On the same stage just hours later, Lt. Governor Patrick publicly shot down the Speaker’s property tax relief plan. “I think the intentions of the House are good. But that would be a disaster and undo everything we’ve done that has brought property tax relief,” Patrick said. “The appraisal cap will undermine what we’ve accomplished. And what did we accomplish? We’re controlling local government spending to three and a half percent by counties and cities, and two and a half percent in our school districts. That’s how you lower property taxes.”
Speaker Phelan Announces Additional Texas House Priorities for 88th Legislature on Economic and Workforce Development
Speaker Phelan announced additional key legislative priorities of the chamber that are aimed at defending the state’s economic growth over the past two years and creating an opportunity for even more development as population continues to expand at a rapid pace.

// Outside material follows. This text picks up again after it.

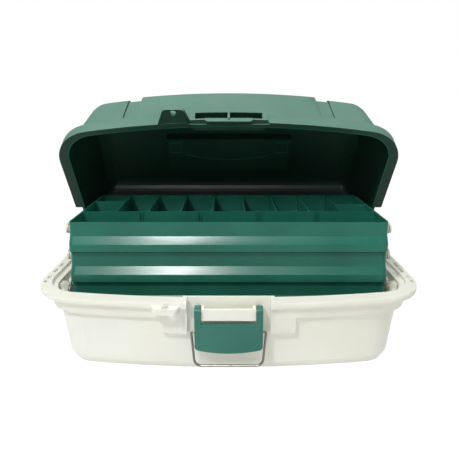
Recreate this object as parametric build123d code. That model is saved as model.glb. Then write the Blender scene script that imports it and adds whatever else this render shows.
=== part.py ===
from build123d import *
from math import atan2, cos, degrees, hypot, radians, sin
import os

# A low tackle box with three stacked trays and a hinged lid, shown half open.
# X runs along the box, +Y to the back, Z up; the origin is on the floor under the middle.

# Overall sizes of the case
case_length = 456.0
front_reach = 127.0
front_bow = 24.0
rear_reach = 111.0
base_height = 85.0
lid_height = 93.0
front_corner = 60.0
rear_corner = 34.0
wall = 2.8

# Base: rim, skirt under it and tapered wall
rim_thickness = 6.5
rim_bead = 3.0
rim_side_width = 12.0
rim_front_width = 16.0
rim_recess = 4.0
rim_step = 2.0
skirt_side_inset = 17.0
skirt_front_inset = 5.0
skirt_height = 20.0
wall_step = 4.0
wall_side_inset = 26.0
wall_side_taper = 11.0
wall_front_taper = 5.0
foot_bevel = 5.0
rim_slot_width = 4.0
short_slot_length = 7.0
short_slot_places = (-68.0, -55.0, 15.0)
long_slot_length = 15.0
long_slot_places = (-36.0, -17.0)
cut_over = 1.0

# Latch, its recess and its pivot box
latch_width = 75.0
latch_recess_width = 92.0
latch_block_width = 28.0
latch_block_drop = 38.0
notch_slope_rise = 5.0
raised_rim = 2.0
raised_rim_width = 102.0
tab_thickness = 4.0
tab_arm = 7.0
tab_top = 78.5
tab_bottom = 26.5
tab_bow = 4.5
tab_corner = 5.0
arm_round = 3.0
cheek_back = 3.0
cheek_below = 5.0
tab_plate_drop = 13.0
pivot_height = 73.0
pivot_ahead = 6.5
latch_pin_radius = 2.0
pocket_below = 9.5
pocket_height = 13.0
bail_wire = 2.6
bail_taper = 3.5
bail_pivot_height = 51.5
bail_drop = 40.5
bail_corner = 8.0
bail_hold = 5.0
bail_side_gap = 1.0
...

The following bills, which make up the Texas House’s broader legislative priorities package for the 88th Texas Legislature, were filed this week:
• House Bill 5 by Rep. Todd Hunter
• House Bill 8 by Rep. Gary VanDeaver
• House Bill 19 by Rep. Andrew Murr
House Bill 5 by Representative Hunter, also known as the Texas Jobs & Security Act, would provide Texas with a critical economic development tool to create additional jobs, investments and tax revenue, keeping the state competitive in drawing businesses to relocate or expand here. Under House Bill 5, the incentives would be targeted and temporary in attracting large-scale, capital-intensive projects related to the manufacturing, national security and energy infrastructure industries. Texas taxpayers would also have transparency into how those state incentive dollars are used, the number of jobs created and the full economic impact of such projects on communities.

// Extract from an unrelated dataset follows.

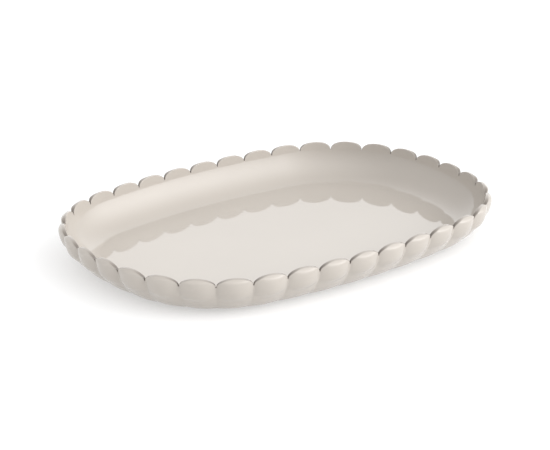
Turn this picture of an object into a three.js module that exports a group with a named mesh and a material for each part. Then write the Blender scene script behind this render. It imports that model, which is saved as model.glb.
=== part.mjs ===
// Oval china serving platter with a scalloped rim, standing on a narrow foot ring.
// Units are millimetres, +Z is up, +X is the long way, and Z = 0 is the table it stands on.
//
// The body has nearly one thickness all over: a flat well, a curved wall, and a rim of rounded
// petals with a notch between each pair. Each petal swells outward like a pillow, and a weak
// flute runs from it towards the base. The wall slopes further in at the two ends than along the
// sides.
import * as THREE from 'three';

// Plan outline of the inside, at the foot of the notches.
const HALF_LENGTH = 218.8;
const HALF_WIDTH = 155.4;
const SIDE_RADIUS = 675;
const END_RADIUS = 249;
const CORNER_RADIUS = 118;

// Petals of the rim, the pillow on the outside of each one, and the flutes that run on below.
const PETALS = 36;
const PETAL_RISE = 8;
const PETAL_FULLNESS = 2.05;
const PILLOW_SWELL = 5.2;
const PILLOW_FOOT = 17;
const PILLOW_ARC = 4.5;
const PILLOW_FLATNESS = 4;
const FLUTE_SWELL = 2;
const FLUTE_FADE = 5;

// Section through the wall: how far the well's edge lies in from the notches, the radius of the
// cove beside the well, and the lean of the rim in radians.
const WELL_DEPTH = 30.3;
const SIDE_INSET = 28.5;
const END_INSET = 35;
const COVE_RADIUS = 8;
const RIM_LEAN = 0.157;
const WALL = 2.4;
const FLOOR = 3.6;

// Foot ring.
const FOOT_HEIGHT = 1.2;
const FOOT_WIDTH = 6;
const FOOT_CHAMFER = 0.8;
const FOOT_INSIDE_WELL = 0.5;

// Facets.
const COLUMNS_PER_PETAL = 6;
const COLUMN_CROWDING = 0.6;
const FOOT_COLUMNS = 108;
const OUTER_DEPTHS = [0, 3, 7, 11, 15, 19, 23, 26.5, 29, 30.1, WELL_DEPTH];
const INNER_DEPTHS = [0, 5, 12, 18, 23, 26.5, 29, WELL_DEPTH];

const WELL_LEVEL = FOOT_HEIGHT + FLOOR;
const NOTCH_LEVEL = WELL_LEVEL + WELL_DEPTH;

// The three arcs of a quarter of the outline, from the +X end round to the +Y side. The corner
// arc lies inside the end's circle and the side's circle and touches both.
function outlineArcs() {
  const end = new THREE.Vector2(HALF_LENGTH - END_RADIUS, 0);
  const side = new THREE.Vector2(0, HALF_WIDTH - SIDE_RADIUS);
  const toEnd = END_RADIUS - CORNER_RADIUS;
  const toSide = SIDE_RADIUS - CORNER_RADIUS;
  const span = end.distanceTo(side);
  const along = (toSide ** 2 - toEnd ** 2 + span ** 2) / (2 * span);
  const across = Math.sqrt(toSide ** 2 - along ** 2);
  const direction = end.clone().sub(side).normalize();
  const square = new THREE.Vector2(direction.y, -direction.x);
  const corner = side.clone().addScaledVector(direction, along).addScaledVector(square, across);
  const endAngle = corner.clone().sub(end).angle();
  const sideAngle = corner.clone().sub(side).angle();
  return [
    { centre: end, radius: END_RADIUS, from: 0, to: endAngle },
    { centre: corner, radius: CORNER_RADIUS, from: endAngle, to: sideAngle },
    { centre: side, radius: SIDE_RADIUS, from: sideAngle, to: Math.PI / 2 },
  ];
}

const ARCS = outlineArcs();
const arcLength = (arc) => arc.radius * (arc.to - arc.from);
const QUARTER = ARCS.reduce((sum, arc) => sum + arcLength(arc), 0);

// Point and outward normal at a distance along the quarter outline.
function quarterAt(distance) {
  let left = distance;
  let index = 0;
  while (index < ARCS.length - 1 && left > arcLength(ARCS[index])) {
    left -= arcLength(ARCS[index]);
    index += 1;
  }
  const arc = ARCS[index];
  const angle = arc.from + left / arc.radius;
  const normal = new THREE.Vector2(Math.cos(angle), Math.sin(angle));
  return { point: arc.centre.clone().addScaledVector(normal, arc.radius), normal };
}

// Point and outward normal at a fraction of the way round, anticlockwise from the +X end.
function outlineAt(fraction) {
  const quarters = 4 * (fraction % 1);
  const quadrant = Math.floor(quarters);
  const local = quarters - quadrant;
  const mirrored = quadrant % 2 === 1;
  const { point, normal } = quarterAt(QUARTER * (mirrored ? 1 - local : local));
  const signs = new THREE.Vector2(quadrant === 1 || quadrant === 2 ? -1 : 1, quadrant < 2 ? 1 : -1);
  return { point: point.multiply(signs), normal: normal.multiply(signs) };
}

// Position across one petal, from -1 at one notch to 1 at the next. Columns crowd towards the
// notches, where a petal's edge is steepest.
function acrossPetal(column) {
  const phase = (column % COLUMNS_PER_PETAL) / COLUMNS_PER_PETAL;
  return THREE.MathUtils.lerp(2 * phase - 1, -Math.cos(Math.PI * phase), COLUMN_CROWDING);
}

function columnFraction(column) {
  const petal = Math.floor(column / COLUMNS_PER_PETAL);
  return (petal + (acrossPetal(column) + 1) / 2) / PETALS;
}

// Height of a petal's edge above the notches: a full arch, steep at both ends.
function petalRise(across) {
  return PETAL_RISE * (1 - Math.abs(across) ** PETAL_FULLNESS) ** (1 / PETAL_FULLNESS);
}

// How far the outside stands out at a height over the notches' foot: a pillow with a curved foot
// on each petal, and a weak flute that dies away at the petal's top and at the base.
function swellAt(height, across) {
  const { smoothstep } = THREE.MathUtils;
  const roundOff = 1 - across ** 2;
  const halfPillow = (PETAL_RISE + PILLOW_FOOT - PILLOW_ARC * across ** 2) / 2;
  const upward = (height - PETAL_RISE + halfPillow) / halfPillow;
  const pillow = (PILLOW_SWELL - FLUTE_SWELL) * Math.max(0, 1 - upward ** PILLOW_FLATNESS);
  const base = -WELL_DEPTH - FLOOR;
  const atBase = smoothstep(height, base, base + FLUTE_FADE);
  const atTop = smoothstep(-height, -PETAL_RISE, -PETAL_RISE / 2);
  return roundOff * (pillow + FLUTE_SWELL * atBase * atTop);
}

// Section of the inside of the wall at a depth below the notches: its inset from the outline and
// its tilt. It leans evenly above the notches, and below them it is one arc that ends in a
// tighter cove, which meets the well.
function innerWall(depth, endShare) {
  if (depth <= 0) return { inset: depth * Math.tan(RIM_LEAN), tilt: RIM_LEAN };
  const inset = THREE.MathUtils.lerp(SIDE_INSET, END_INSET, endShare);
  const leanOut = Math.cos(RIM_LEAN);
  const leanUp = Math.sin(RIM_LEAN);
  const toCove = inset - COVE_RADIUS * leanOut;
  const chord = Math.atan2(toCove, WELL_DEPTH - COVE_RADIUS * (1 - leanUp));
  const coveTilt = 2 * chord - RIM_LEAN;
  const radius = (inset - COVE_RADIUS * Math.cos(coveTilt)) / (leanOut - Math.cos(coveTilt));
  if (depth < radius * (Math.sin(coveTilt) - leanUp)) {
    const tilt = Math.asin(leanUp + depth / radius);
    return { inset: radius * (leanOut - Math.cos(tilt)), tilt };
  }
  const tilt = Math.asin(1 - Math.max(0, WELL_DEPTH - depth) / COVE_RADIUS);
  return { inset: inset - COVE_RADIUS * Math.cos(tilt), tilt };
}

// Depth of a ring that is a drop below the rim's edge. Its share of each petal's rise falls from
// all of it at the edge to none at the pillow's foot.
function ringDepth(drop, across) {
  return drop - Math.max(0, 1 - drop / PILLOW_FOOT) * petalRise(across);
}

// A ring of the inside.
function innerRing(drop) {
  return (across, endShare) => {
    const depth = ringDepth(drop, across);
    return { out: -innerWall(depth, endShare).inset, level: NOTCH_LEVEL - depth };
  };
}

// A ring of the outside: the inside's ring moved square to the wall by its thickness, which
// grows to the floor's, and swollen by the petal.
function outerRing(drop) {
  return (across, endShare) => {
    const depth = ringDepth(drop, across);
    const { inset, tilt } = innerWall(depth, endShare);
    const thickness = THREE.MathUtils.lerp(WALL, FLOOR, (drop / WELL_DEPTH) ** 3);
    const height = -depth - thickness * Math.sin(tilt);
    const out = thickness * Math.cos(tilt) + swellAt(height, across) - inset;
    return { out, level: NOTCH_LEVEL + height };
  };
}

const pole = (level) => () => ({ out: -Infinity, level });

// A closed body of stacked rings, made by giving each vertex of a lathe its real place. A ring
// stands a distance out from the outline along its normal, or lies on the axis.
function ringedGeometry(rings, columns, acrossAt, fractionAt) {
  const lathe = new THREE.LatheGeometry(rings.map((_, index) => new THREE.Vector2(1, index)), columns);
  const position = lathe.getAttribute('position');
  for (let column = 0; column <= columns; column += 1) {
    const turn = column % columns;
    const { point, normal } = outlineAt(fractionAt(turn));
    rings.forEach((ring, index) => {
      const { out, level } = ring(acrossAt(turn), normal.x ** 2);
      const onAxis = out === -Infinity;
      const place = onAxis ? new THREE.Vector2() : point.clone().addScaledVector(normal, out);
      position.setXYZ(column * rings.length + index, place.x, place.y, level);
    });
  }
  lathe.computeVertexNormals();
  return lathe;
}

// Well, wall and petals in one piece, from the middle of the underside, up the outside, over
// the rim and down the inside to the middle of the well.
function platterBody() {
  const rings = [
    pole(FOOT_HEIGHT),
    ...OUTER_DEPTHS.map(outerRing).reverse(),
    ...INNER_DEPTHS.map(innerRing),
    pole(WELL_LEVEL),
  ];
  return ringedGeometry(rings, PETALS * COLUMNS_PER_PETAL, acrossPetal, columnFraction);
}

// The unglazed ring that the platter stands on, flat on top where it meets the underside.
function footRing() {
  const ring = (inward, level) => (across, endShare) => {
    const wellInset = THREE.MathUtils.lerp(SIDE_INSET, END_INSET, endShare);
    return { out: -wellInset - FOOT_INSIDE_WELL - inward, level };
  };
  const rings = [
    ring(FOOT_WIDTH, FOOT_HEIGHT),
    ring(FOOT_WIDTH, FOOT_CHAMFER),
    ring(FOOT_WIDTH - FOOT_CHAMFER, 0),
    ring(FOOT_CHAMFER, 0),
    ring(0, FOOT_CHAMFER),
    ring(0, FOOT_HEIGHT),
    ring(FOOT_WIDTH, FOOT_HEIGHT),
  ];
  return ringedGeometry(rings, FOOT_COLUMNS, () => 0, (column) => column / FOOT_COLUMNS);
}

function part(name, geometry, color, roughness) {
  const material = new THREE.MeshStandardMaterial({ color, roughness, metalness: 0 });
  const mesh = new THREE.Mesh(geometry, material);
  mesh.name = name;
  return mesh;
}

const platter = new THREE.Group();
platter.add(part('platter_body', platterBody(), 0xe3ded6, 0.12));
platter.add(part('foot_ring', footRing(), 0xd8d2c8, 0.85));

export default platter;
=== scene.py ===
import math

import bpy
from mathutils import Matrix, Vector


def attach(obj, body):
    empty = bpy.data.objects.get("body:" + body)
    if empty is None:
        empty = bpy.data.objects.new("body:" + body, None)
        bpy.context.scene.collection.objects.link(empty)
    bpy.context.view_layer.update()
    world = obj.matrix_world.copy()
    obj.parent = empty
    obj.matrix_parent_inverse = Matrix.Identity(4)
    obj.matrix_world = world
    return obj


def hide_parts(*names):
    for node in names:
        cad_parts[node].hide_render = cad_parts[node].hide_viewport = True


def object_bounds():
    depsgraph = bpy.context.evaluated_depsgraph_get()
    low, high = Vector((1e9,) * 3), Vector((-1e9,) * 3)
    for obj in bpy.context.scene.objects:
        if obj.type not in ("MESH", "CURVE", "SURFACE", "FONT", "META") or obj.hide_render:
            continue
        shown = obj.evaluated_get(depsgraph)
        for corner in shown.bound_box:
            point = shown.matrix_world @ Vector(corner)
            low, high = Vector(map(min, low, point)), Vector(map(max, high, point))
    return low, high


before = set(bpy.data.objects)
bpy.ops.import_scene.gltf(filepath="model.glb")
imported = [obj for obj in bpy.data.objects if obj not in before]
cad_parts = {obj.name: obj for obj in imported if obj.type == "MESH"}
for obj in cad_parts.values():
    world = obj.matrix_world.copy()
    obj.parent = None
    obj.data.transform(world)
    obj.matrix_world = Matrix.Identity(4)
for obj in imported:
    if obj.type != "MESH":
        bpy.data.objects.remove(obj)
cad_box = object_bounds()

# Metres in a millimetre. Sizes are in millimetres, except where a comment says metres.
MM = 0.001

# Shape, with the same driving sizes as the CAD parts have.
HALF_LENGTH = 218.8
HALF_WIDTH = 155.4
SIDE_RADIUS = 675
END_RADIUS = 249
CORNER_RADIUS = 118
PETALS = 36
PETAL_RISE = 8
PETAL_FULLNESS = 2.05
PILLOW_SWELL = 5.2
PILLOW_FOOT = 17
PILLOW_ARC = 4.5
PILLOW_FLATNESS = 4
FLUTE_SWELL = 2
FLUTE_FADE = 5
WELL_DEPTH = 30.3
SIDE_INSET = 28.5
END_INSET = 35
COVE_RADIUS = 8
RIM_LEAN = 0.157
WALL = 2.4
FLOOR = 3.6
FOOT_HEIGHT = 1.2
FOOT_WIDTH = 6
FOOT_INSIDE_WELL = 0.5

# Roundings that only the fine model has.
LIP_RADIUS = 0.5
NOTCH_RADIUS = 0.3
FOOT_ROUNDING = 0.9

# Mesh density. Below a depth the mesh's columns run straight down, and above it their rings
# crowd towards the edge.
STRAIGHT_BELOW = 12
RING_CROWDING = 1.5
ARCH_STEPS = 14
NOTCH_STEPS = 3
LIP_STEPS = 4
PETAL_RINGS = 16
BEND_RINGS = 17
FOOT_COLUMNS = 432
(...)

House Bill 8 by Representative VanDeaver would establish a new funding model for community colleges in Texas that recognizes and rewards such institutions for the important role they play with associate degrees, non-credit workforce education programs and other credentials of value that will be required in more than 60% of jobs in the state over the next decade. House Bill 8 would also create a new scholarship program, increasing the opportunity for economically disadvantaged high school students to enroll in dual credit courses, and expand access to higher education opportunities across the state by creating new shared services for institutions through the Texas Higher Education Coordinating Board, enabling colleges to expand their range of offered academic and workforce programs.
House Bill 19 by Representative Murr would create a business court system in Texas, strengthening the state’s already strong pro-business reputation that has driven economic and job growth to the state. A specialized court system for complex business cases in the state would establish a new avenue for those companies to solve their legal matters in a fair, streamlined and consistent manner.
“We have a good thing going here in Texas, and I thank Representatives Hunter, VanDeaver and Murr for authoring measures that seek to continue that trend line in our state,” Speaker Phelan said. “As Texas continues to grow and attract even more business that creates jobs and spurs local economies, our state must ensure that we have the kinds of tools to keep us competitive with others on a national and global scale.”
“With so much job growth happening in our state, it’s also important that we have the necessary avenues that foster workforce development to keep up with demand,” Speaker Phelan added. “I look forward to working with my colleagues in the Texas House on discussing these three legislative proposals in the coming weeks and passing them out of our chamber.”